Laboratory studies, if done properly, can provide relevant information about potential ecological hazards to natural enemies and have an important role in tiered testing, an approach we advocate for conducting risk assessments on transgenic insecticidal plants (Romeis et al. 2008). Generally, the only ecotoxicologically relevant difference between a Bt crop and its non-transformed comparators is the expression of the insecticidal protein. Consequently, this is the factor of concern that needs to be assessed (Macdonald and Yarrow 2003; Raybould 2007; Romeis et al. 2008). Laboratory studies designed to be highly conservative and even unrealistic representations of what might occur in the field provide a powerful tool to assess direct toxic effects of the insecticidal protein. The data derived allow conclusions about whether the abundance and/or ecological function of natural enemies may be altered when such plants are grown in the field. It is unfortunate that Lövei et al. (2009) did not address this fundamental issue, despite the abundance of published information. A total of at least 63 field studies assessing arthropod non-target effects of Bt crops have been published as of late 2008 and several field-level meta-analyses have been completed (Marvier et al. 2007; Wolfenbarger et al. 2008; Naranjo 2009). Overall, these data have demonstrated no effect of Bt crops on biological control function in the field even though several studies have identified minor changes in abundance of some species (e.g., Naranjo 2005a, b). The methodology used by Lövei et al. (2009) is problematic not only because they ignore prey/host quality effects and give equal weight to each response parameter, as noted above, but because they fail to place any putative effect in an ecological context. Thus, the implications of overall effects claimed by Lövei et al. (2009) are not established in ecological terms. They also fail to note the comparative detrimental effect of using broader-spectrum insecticides in the field for pests targeted by transgenic crops, which the cultivation of current Bt crops has significantly reduced (Marvier et al. 2007; Brookes and Barfoot 2008; Wolfenbarger et al. 2008).

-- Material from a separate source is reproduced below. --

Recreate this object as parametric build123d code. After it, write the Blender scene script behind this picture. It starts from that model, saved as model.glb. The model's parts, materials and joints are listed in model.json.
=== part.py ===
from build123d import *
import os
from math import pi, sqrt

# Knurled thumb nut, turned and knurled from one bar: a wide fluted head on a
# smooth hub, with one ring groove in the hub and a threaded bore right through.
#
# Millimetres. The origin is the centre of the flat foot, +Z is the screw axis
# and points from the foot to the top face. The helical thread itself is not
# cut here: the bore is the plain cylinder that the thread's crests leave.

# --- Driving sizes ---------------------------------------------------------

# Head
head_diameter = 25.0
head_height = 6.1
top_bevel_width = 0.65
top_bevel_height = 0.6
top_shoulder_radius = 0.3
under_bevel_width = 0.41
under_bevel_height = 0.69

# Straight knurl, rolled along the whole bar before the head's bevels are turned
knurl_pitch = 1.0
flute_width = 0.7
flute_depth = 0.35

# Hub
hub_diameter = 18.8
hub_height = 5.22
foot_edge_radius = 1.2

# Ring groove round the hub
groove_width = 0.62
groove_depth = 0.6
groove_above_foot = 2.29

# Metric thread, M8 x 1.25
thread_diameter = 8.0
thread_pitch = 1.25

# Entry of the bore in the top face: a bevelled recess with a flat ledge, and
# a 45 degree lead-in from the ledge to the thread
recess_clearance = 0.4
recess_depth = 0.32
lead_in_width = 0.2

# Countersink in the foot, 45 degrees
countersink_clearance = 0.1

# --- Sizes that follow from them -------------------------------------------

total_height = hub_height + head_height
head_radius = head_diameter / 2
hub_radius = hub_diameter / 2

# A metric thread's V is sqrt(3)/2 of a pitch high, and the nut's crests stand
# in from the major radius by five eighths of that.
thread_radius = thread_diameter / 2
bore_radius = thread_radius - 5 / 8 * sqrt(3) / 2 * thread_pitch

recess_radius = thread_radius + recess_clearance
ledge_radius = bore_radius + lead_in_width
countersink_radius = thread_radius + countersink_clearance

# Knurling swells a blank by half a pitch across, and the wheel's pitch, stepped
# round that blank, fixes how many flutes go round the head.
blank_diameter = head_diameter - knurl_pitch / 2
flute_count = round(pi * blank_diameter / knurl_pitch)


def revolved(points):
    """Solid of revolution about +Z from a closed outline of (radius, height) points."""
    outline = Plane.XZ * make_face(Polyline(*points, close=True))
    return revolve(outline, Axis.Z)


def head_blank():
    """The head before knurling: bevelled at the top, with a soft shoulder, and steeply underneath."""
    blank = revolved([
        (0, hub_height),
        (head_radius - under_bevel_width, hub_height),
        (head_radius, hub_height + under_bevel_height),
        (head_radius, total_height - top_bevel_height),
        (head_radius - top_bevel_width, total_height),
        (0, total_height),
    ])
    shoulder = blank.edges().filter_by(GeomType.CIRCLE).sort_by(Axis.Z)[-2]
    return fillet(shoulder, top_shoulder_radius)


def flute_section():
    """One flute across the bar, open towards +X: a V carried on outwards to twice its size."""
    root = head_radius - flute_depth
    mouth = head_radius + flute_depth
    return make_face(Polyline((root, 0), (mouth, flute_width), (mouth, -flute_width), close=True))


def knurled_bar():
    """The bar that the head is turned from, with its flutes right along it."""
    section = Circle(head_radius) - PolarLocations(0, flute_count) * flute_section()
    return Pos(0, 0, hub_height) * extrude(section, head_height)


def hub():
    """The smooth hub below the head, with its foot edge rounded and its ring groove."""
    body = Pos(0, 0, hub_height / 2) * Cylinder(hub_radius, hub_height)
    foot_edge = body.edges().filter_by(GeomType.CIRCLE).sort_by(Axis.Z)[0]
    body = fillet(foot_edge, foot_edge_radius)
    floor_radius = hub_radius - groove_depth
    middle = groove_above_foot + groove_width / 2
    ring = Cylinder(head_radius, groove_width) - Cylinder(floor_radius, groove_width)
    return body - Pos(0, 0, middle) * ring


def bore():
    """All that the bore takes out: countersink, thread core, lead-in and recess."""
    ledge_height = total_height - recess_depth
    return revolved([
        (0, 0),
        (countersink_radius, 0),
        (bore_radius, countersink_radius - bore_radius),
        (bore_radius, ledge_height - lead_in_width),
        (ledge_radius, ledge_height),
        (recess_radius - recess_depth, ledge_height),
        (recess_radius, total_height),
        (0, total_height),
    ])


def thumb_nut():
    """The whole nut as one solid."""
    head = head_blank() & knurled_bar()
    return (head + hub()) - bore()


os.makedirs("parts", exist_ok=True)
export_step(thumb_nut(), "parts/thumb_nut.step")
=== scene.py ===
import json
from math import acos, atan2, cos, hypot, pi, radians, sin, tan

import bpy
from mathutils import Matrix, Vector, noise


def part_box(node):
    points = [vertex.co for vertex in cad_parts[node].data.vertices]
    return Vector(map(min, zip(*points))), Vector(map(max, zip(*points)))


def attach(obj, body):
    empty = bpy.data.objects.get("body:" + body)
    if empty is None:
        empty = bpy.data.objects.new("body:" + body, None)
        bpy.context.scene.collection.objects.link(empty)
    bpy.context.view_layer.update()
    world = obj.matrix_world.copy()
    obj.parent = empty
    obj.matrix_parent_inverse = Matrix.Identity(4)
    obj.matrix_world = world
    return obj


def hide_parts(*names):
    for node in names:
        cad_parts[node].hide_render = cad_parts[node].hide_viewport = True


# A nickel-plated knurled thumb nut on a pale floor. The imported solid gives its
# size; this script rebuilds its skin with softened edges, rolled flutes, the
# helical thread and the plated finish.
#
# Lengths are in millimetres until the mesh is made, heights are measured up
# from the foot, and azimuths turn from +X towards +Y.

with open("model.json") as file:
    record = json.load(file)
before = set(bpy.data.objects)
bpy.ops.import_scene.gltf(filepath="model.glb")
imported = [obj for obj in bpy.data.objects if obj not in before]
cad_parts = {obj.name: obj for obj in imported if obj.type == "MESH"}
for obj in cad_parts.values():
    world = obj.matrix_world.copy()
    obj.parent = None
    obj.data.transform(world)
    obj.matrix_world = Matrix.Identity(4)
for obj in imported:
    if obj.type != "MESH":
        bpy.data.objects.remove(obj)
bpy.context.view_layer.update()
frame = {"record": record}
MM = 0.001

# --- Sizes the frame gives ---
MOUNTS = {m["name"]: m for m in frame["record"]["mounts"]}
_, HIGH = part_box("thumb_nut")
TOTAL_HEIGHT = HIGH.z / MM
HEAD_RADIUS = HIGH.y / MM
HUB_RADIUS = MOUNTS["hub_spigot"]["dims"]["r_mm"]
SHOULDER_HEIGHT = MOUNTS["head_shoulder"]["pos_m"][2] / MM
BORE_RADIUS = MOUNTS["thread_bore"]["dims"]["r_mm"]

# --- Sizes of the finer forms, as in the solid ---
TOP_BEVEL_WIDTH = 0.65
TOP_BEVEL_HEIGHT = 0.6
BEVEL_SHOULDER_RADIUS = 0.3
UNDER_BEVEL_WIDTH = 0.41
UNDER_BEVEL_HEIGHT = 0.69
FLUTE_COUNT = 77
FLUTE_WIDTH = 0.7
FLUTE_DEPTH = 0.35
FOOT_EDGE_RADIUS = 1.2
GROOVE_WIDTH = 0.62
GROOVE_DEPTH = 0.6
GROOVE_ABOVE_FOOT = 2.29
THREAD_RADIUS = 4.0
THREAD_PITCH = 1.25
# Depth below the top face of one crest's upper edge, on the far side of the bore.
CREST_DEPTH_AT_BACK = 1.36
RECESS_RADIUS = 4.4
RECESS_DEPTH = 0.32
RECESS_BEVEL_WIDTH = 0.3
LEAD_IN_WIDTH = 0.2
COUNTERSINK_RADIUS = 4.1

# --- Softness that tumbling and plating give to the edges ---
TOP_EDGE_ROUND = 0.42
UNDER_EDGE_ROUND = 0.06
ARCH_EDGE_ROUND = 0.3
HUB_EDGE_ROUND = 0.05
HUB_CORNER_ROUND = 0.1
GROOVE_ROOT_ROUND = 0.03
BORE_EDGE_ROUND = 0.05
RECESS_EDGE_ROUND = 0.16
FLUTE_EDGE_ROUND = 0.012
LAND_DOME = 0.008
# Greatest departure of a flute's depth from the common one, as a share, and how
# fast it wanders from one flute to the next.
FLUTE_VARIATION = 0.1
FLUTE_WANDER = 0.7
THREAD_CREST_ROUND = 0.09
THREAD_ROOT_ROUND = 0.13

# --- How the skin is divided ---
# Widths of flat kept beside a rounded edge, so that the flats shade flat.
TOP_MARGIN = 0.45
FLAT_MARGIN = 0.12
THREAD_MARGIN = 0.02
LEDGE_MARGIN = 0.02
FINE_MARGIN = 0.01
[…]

Finally, while Lövei et al. (2009) parse out the effects of different families of Cry proteins, they lump proteinase inhibitors, which bind with and deactivate proteinases, with lectins, which bind with sugars, into a single generic group incorrectly labeled as PIs. Both of these groups of compounds are comprised of highly variable insecticidal proteins with generally broader (but different) spectra of activity (Carlini and Grossi-de-Sa 2002; Malone et al. 2008). While Lövei et al. (2009) break out these non-Bt proteins as a group in their analysis, they go on to make sweeping generalizations (most evident in the abstract) that ignore fundamental differences in the spectra of activity of Cry proteins, PIs and lectins. Adverse effects of particular PIs and lectins on some non-target arthropods are not surprising, given their modes of action. However, there is little justification for combining PIs and lectins, and none for combining them with Bt Cry proteins, in any assessment of non-target impacts.

In conclusion, while we think that environmental risk assessments of transgenic insect-resistant crops are important, we believe the paper by Lövei et al. (2009) advocates inappropriate summarization and statistical methods, a negatively biased and incorrect interpretation of the published data on non-target effects, and fails to place any putative effect into a meaningful ecological context. Such erroneous analyses do not serve the scientific or regulatory communities.